→ **Collected material**
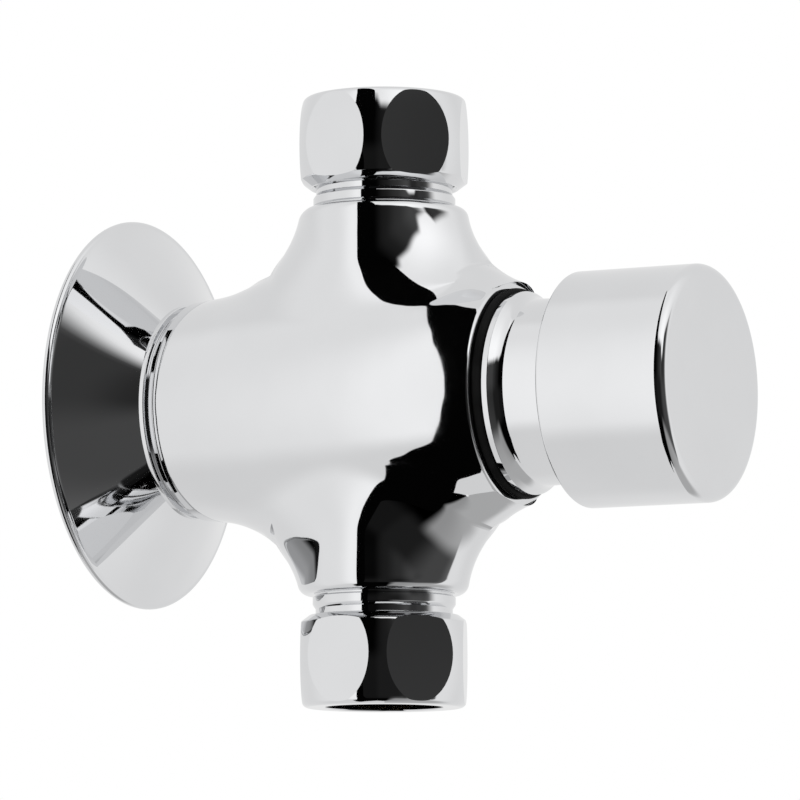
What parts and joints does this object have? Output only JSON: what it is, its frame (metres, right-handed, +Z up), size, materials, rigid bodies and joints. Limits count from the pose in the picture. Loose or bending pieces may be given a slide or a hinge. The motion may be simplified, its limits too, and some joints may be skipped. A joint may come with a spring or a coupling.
{
  "type": "timed shower valve",
  "caption": "Chrome self-closing shower valve: cross body with compression nuts above and below, trumpet wall flange behind and a large push button in front.",
  "frame": {"origin": "centre of the wall face, on the button's axis", "axes": "+Z up along the pipes, the button points to -Y, the wall is the plane y = 0 and +Y goes into it"},
  "size_m": [0.0748, 0.1209, 0.1156],
  "materials": {
    "chrome": "polished chrome plate",
    "brass": "turned",
    "stainless": "turned and bright",
    "zinc_steel": "zinc plated",
    "black_rubber": "smooth",
    "acetal": "moulded, off-white",
    "grey_plastic": "moulded, grey"
  },
  "bodies": {
    "valve": {"valve_body": "chrome", "inlet_olive": "brass", "outlet_olive": "brass", "inlet_filter": "stainless", "flow_regulator": "grey_plastic", "regulator_seal": "black_rubber", "wall_plate": "zinc_steel", "wall_stud": "zinc_steel", "stud_lock_nut": "zinc_steel", "rear_plug": "brass", "rear_plug_seal": "black_rubber", "body_seal": "black_rubber", "cartridge_housing": "chrome", "gland_bush": "brass", "spindle_seal": "black_rubber", "timing_pin": "stainless", "spring_retainer": "brass", "retaining_ring": "stainless", "return_spring": "stainless", "valve_seat": "stainless"},
    "plunger": {"spindle": "stainless", "piston": "acetal", "piston_seal": "black_rubber", "seat_washer": "black_rubber", "poppet": "brass", "spindle_nut": "stainless", "button_screw": "stainless"},
    "button": {"button_cap": "chrome", "button_insert": "acetal"},
    "flange": {"wall_flange": "chrome"},
    "lower_nut": {"inlet_nut": "chrome"},
    "upper_nut": {"outlet_nut": "chrome"}
  },
  "joints": [
    {"name": "button_press", "type": "slide", "parent": "valve", "child": "plunger", "axis": [0, 1, 0], "range_m": [0, 0.006], "stiffness_N_per_m": 1800, "springref_m": -0.009, "deforming": ["return_spring"]},
    {"name": "button_turn", "type": "hinge", "parent": "plunger", "child": "button", "pos_m": [0, -0.108, 0], "axis": [0, -1, 0], "continuous": true},
    {"name": "flange_turn", "type": "hinge", "parent": "valve", "child": "flange", "pos_m": [0, -0.006, 0], "axis": [0, -1, 0], "continuous": true},
    {"name": "inlet_nut_turn", "type": "hinge", "parent": "valve", "child": "lower_nut", "pos_m": [0, -0.053, -0.049], "axis": [0, 0, -1], "continuous": true},
    {"name": "outlet_nut_turn", "type": "hinge", "parent": "valve", "child": "upper_nut", "pos_m": [0, -0.053, 0.049], "axis": [0, 0, 1], "continuous": true}
  ]
}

→ **Task objective**
Every line holding "materials" should be copied out.

→ **The solution**
What parts and joints does this object have? Output only JSON: what it is, its frame (metres, right-handed, +Z up), size, materials, rigid bodies and joints. Limits count from the pose in the picture. Loose or bending pieces may be given a slide or a hinge. The motion may be simplified, its limits too, and some joints may be skipped. A joint may come with a spring or a coupling.
  "materials": {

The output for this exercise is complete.